Mariela I. Noles Cotito

The formulation of legislation aimed at promoting and protecting the rights of racial and ethnic minorities in Latin America is a phenomenon that only became prevalent in the late 20th century. In fact, it was not until the end of the 1980s that a number of countries in the region began the process of constructing Black citizenship and providing Black people citizenship rights. During this period, deemed “multicultural constitutionalism,” some Latin American countries began to identify as multicultural states and/or included Black and Afro-descendant populations in their constitutional texts. The second stage of this process continued between 1990 and 2000, wherein some countries adopted a number of policies to address and eradicate racial inequality. Through these political choices, the adopting countries moved away from a structure of color-blind legalism and toward the official recognition of Indigenous and Black peoples’ collective rights. In Peru, although the political constitution was not amended, a robust body of ethno-racial legislation was introduced after the year 2000, demarking a structural shift in the country’s racial politics.
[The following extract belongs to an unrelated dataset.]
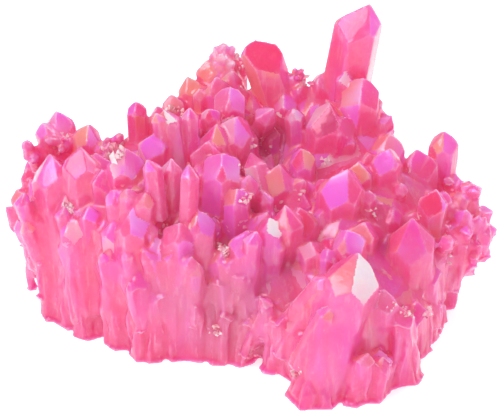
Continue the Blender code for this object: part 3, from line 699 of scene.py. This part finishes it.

This normative integration included the development of a number of national institutions and the promulgation of political measures promoting the advancement of Afro-descendants and other ethnic minorities. This integration process also led to the revision of existing legislation on racism and racial discrimination. By enacting this process, Peru committed to developing a process that would recognize Black citizenship in the country—one that began with the recognition of the political subjectivity of Black Peruvians and the creation of institutions for their social and political advancement.